◆ **EXERCISE TASK**:
Isolate every line in the records below with "context" in it.

◆ **DATA LINES**:

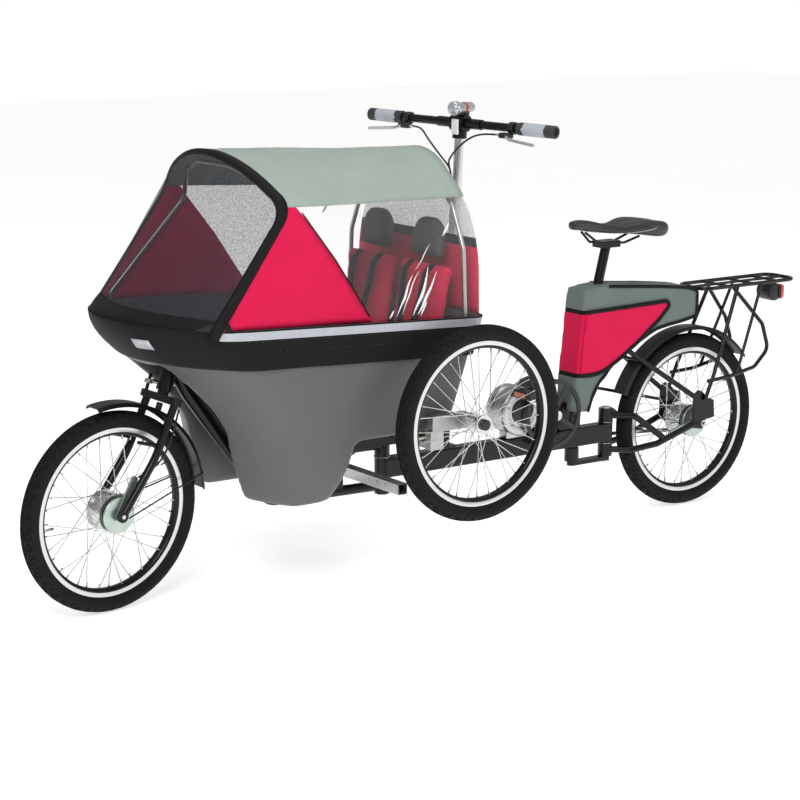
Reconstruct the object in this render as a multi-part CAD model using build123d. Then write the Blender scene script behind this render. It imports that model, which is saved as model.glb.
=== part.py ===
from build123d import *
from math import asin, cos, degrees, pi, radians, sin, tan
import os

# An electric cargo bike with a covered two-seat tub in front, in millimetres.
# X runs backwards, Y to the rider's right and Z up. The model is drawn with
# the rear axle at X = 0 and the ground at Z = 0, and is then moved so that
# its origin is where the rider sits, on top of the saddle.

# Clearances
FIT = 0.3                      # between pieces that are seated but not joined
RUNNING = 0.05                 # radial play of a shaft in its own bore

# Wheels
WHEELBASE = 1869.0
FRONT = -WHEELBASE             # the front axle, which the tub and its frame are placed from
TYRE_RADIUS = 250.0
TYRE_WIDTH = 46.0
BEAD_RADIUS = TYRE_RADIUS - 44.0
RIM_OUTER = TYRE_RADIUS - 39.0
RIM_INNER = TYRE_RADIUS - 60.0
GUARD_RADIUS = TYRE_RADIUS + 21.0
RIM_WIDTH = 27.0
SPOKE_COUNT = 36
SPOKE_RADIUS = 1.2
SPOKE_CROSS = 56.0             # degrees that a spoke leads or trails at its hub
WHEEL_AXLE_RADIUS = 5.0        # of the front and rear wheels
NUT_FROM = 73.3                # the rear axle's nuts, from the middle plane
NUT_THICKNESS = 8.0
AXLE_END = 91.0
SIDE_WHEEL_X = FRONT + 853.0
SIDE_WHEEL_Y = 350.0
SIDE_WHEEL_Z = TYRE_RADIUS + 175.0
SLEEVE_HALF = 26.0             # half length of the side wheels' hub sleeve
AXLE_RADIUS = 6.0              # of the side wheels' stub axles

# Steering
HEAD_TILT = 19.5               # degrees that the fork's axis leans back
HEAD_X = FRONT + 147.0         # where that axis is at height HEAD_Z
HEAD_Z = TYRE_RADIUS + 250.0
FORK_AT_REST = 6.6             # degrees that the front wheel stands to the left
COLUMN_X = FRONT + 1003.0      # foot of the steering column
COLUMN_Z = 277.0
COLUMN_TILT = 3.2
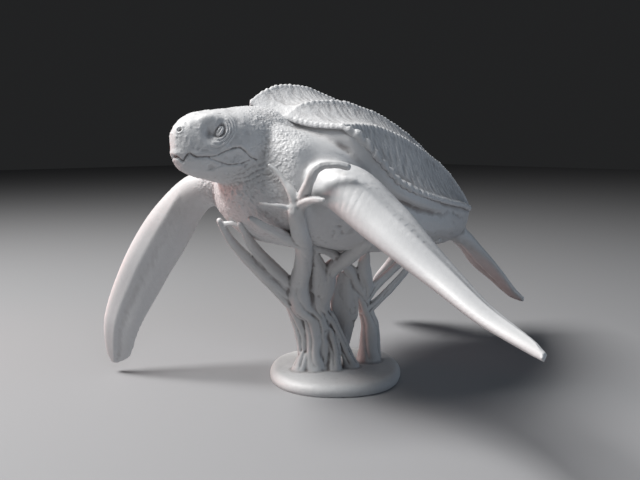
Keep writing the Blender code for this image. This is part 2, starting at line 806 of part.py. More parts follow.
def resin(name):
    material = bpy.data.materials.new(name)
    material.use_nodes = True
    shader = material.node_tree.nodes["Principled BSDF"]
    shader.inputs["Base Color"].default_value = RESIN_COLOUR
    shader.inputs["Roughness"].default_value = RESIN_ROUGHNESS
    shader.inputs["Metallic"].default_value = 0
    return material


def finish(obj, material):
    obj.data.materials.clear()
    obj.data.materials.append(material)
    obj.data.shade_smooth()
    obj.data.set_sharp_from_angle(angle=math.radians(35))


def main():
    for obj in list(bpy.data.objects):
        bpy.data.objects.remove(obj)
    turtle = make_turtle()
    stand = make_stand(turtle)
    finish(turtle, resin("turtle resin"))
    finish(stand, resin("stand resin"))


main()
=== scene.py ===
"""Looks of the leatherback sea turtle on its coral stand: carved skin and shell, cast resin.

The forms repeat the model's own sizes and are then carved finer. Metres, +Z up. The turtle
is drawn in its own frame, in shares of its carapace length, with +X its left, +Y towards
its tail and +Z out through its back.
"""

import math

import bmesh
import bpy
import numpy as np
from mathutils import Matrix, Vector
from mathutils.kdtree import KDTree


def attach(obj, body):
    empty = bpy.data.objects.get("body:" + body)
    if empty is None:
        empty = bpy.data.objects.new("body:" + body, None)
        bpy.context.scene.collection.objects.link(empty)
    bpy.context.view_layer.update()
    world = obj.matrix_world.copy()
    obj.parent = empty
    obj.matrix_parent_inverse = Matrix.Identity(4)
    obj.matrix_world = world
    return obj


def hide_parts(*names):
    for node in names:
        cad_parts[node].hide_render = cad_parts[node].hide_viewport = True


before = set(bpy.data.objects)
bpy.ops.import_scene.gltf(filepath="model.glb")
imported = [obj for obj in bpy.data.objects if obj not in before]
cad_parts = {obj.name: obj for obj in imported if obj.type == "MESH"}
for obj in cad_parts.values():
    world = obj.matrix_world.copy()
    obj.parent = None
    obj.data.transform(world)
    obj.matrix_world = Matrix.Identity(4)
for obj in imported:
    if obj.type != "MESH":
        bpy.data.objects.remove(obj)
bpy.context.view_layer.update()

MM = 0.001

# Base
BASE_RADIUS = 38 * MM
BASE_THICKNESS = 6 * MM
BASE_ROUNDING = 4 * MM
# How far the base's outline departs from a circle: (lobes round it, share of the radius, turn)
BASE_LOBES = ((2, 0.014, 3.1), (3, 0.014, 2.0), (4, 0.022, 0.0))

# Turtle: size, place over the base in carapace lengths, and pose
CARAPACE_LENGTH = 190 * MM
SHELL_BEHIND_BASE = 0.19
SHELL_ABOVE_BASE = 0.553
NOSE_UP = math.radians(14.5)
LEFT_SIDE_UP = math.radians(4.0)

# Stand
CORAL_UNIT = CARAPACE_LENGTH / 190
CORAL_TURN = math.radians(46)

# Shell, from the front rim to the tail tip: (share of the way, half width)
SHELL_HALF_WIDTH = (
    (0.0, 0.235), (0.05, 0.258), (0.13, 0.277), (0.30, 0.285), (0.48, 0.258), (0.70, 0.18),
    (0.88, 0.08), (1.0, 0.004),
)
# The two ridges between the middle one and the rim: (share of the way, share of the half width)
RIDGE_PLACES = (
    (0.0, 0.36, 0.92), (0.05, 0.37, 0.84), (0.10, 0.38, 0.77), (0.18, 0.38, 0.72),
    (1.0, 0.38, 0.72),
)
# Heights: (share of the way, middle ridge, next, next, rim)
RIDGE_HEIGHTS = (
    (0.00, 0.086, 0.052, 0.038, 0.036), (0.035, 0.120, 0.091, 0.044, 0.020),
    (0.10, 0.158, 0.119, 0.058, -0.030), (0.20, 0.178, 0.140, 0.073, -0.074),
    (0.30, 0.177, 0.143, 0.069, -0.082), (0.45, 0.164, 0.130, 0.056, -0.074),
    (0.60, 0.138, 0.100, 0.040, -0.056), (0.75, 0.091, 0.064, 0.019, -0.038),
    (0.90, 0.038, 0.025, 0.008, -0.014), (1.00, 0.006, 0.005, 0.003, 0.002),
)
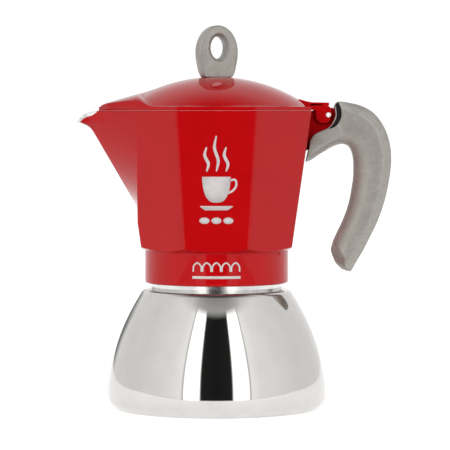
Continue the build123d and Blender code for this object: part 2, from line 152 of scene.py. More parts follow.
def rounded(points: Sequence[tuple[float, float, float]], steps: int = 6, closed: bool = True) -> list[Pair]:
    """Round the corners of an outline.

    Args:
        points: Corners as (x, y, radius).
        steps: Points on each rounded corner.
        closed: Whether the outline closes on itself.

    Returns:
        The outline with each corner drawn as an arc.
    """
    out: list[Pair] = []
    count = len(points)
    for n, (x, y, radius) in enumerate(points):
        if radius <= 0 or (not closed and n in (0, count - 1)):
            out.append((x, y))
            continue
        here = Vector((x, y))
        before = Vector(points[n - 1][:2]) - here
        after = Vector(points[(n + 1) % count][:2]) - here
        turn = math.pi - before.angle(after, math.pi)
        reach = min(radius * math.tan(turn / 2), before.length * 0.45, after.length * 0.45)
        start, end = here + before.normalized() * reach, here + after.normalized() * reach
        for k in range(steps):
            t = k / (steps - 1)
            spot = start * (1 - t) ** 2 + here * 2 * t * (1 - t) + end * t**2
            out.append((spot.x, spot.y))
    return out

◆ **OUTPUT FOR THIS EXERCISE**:
        bpy.context.scene.collection.objects.link(empty)
    bpy.context.view_layer.update()
bpy.context.view_layer.update()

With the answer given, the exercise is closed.